Let $A\subset\mathbb{R}^n$ be a convex set and $f$ be a function defined on $\mathbb{R}^n$.
Suppose $f$ is convex on $A$. Is $f$ still convex on the closure of $A$?
To add what conditions can we make $f$ convex on the closure of $A$?

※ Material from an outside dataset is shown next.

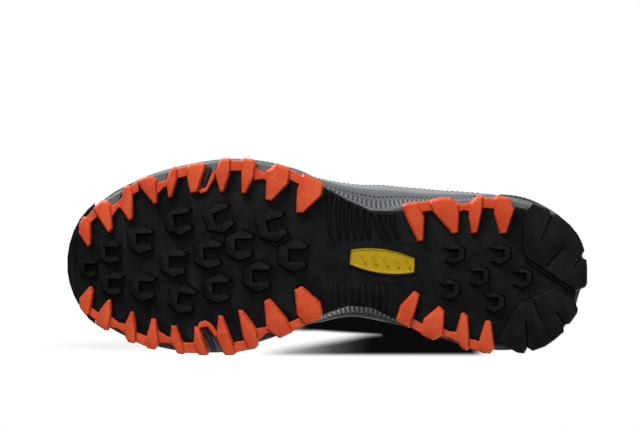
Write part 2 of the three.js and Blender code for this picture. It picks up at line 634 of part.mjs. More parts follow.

For example, if $f$ is continuous?
No. Consider $f:[-1,1] \to \mathbb{R}$ defined by $$f(x) = \begin{cases} x^2 & \text{if } x \in (-1,1) \\ -1 & \text{if } x \in \{-1,1\}. \end{cases} $$
Edit. Suppose $f$ convex on $A$ and continuous on $\overline{A}$. Take two points $x,y \in \overline{A}$; since $\overline{A}$ is closed, there exist two sequences $\{x_n\}, \{y_n\} \subseteq A$ such that $x_n \to x $ and $y_n \to y$ for $n \to \infty$. Fix $\epsilon>0$; then by continuity $$f(tx+(1-t)y)\le f(tx_n +(1-t)y_n) + \epsilon $$if $n$ is big enough. Also $$f(tx_n +(1-t)y_n) + \epsilon \le t f(x_n) + (1-t)f(y_n) + \epsilon \le t f(x) + (1-t) f(y) + 3 \epsilon$$if $n$ is big enough. Since $\epsilon$ is arbitrary, you can conclude.